Parameters Governing the Corrosion Protection Efficiency of Fusion-bonded Epoxy Coatings on Reinforcing Steel
Authors:
Ramniceanu, Andrei.
Weyers, Richard E.
Michael C. Brown
Michael M. Sprinkel
Michael M. Sprinkel
Year: 2008
VTRC No.: 08-CR5
Abstract: The purpose of this study was to investigate various epoxy coating and exposure parameters to determine their effects on the corrosion of reinforcing steel. The parameters investigated were: chloride content at the bar depth, coated bar corroded area, corrosion product color under the coating, epoxy coating adhesion, coating color, coating damage (holidays and holes), coating thickness, TGA, DSC and EDS analysis and SEM coating cracking investigation.
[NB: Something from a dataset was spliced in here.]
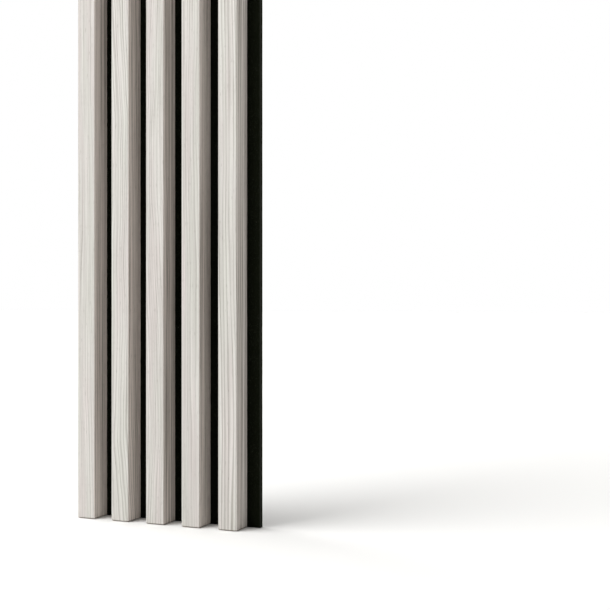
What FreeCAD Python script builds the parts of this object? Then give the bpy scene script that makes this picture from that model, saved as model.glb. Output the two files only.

This study demonstrated that the ECR coating samples extracted from concrete exhibited extensive cracking compared to the new ECR samples in which the coating cracking was limited to only one sample. The coating cracking correlated with the amount of chloride at bar level, residual adhesion of the epoxy to the steel surface, and the percent moisture in the coating. The coating cracking is also related to the change in color of the epoxy and indicates that the epoxy coating degradation in concrete influences the surface condition of the coating. The DSC results showed that both the extracted epoxy coating samples as well as new samples are not fully cured during the manufacturing process. Additionally, the extracted epoxy coated samples investigated presented significant permanent adhesion loss with little or no epoxy coating residue present on the bar surface, while the EDS analysis showed that once adhesion is lost, corrosion will proceed unimpeded under the coating even in the absence of chlorides. The parameters that presented a direct correlation with the observed corrosion activity were the number of holidays and the number of damaged areas per unit length of bar. The results also show a distinct loss of quality control in the handling and possibly storage of new coated bars. The new ECR samples had significantly higher damage density than the samples extracted from concrete, while there was no change in the number of holidays and cure condition.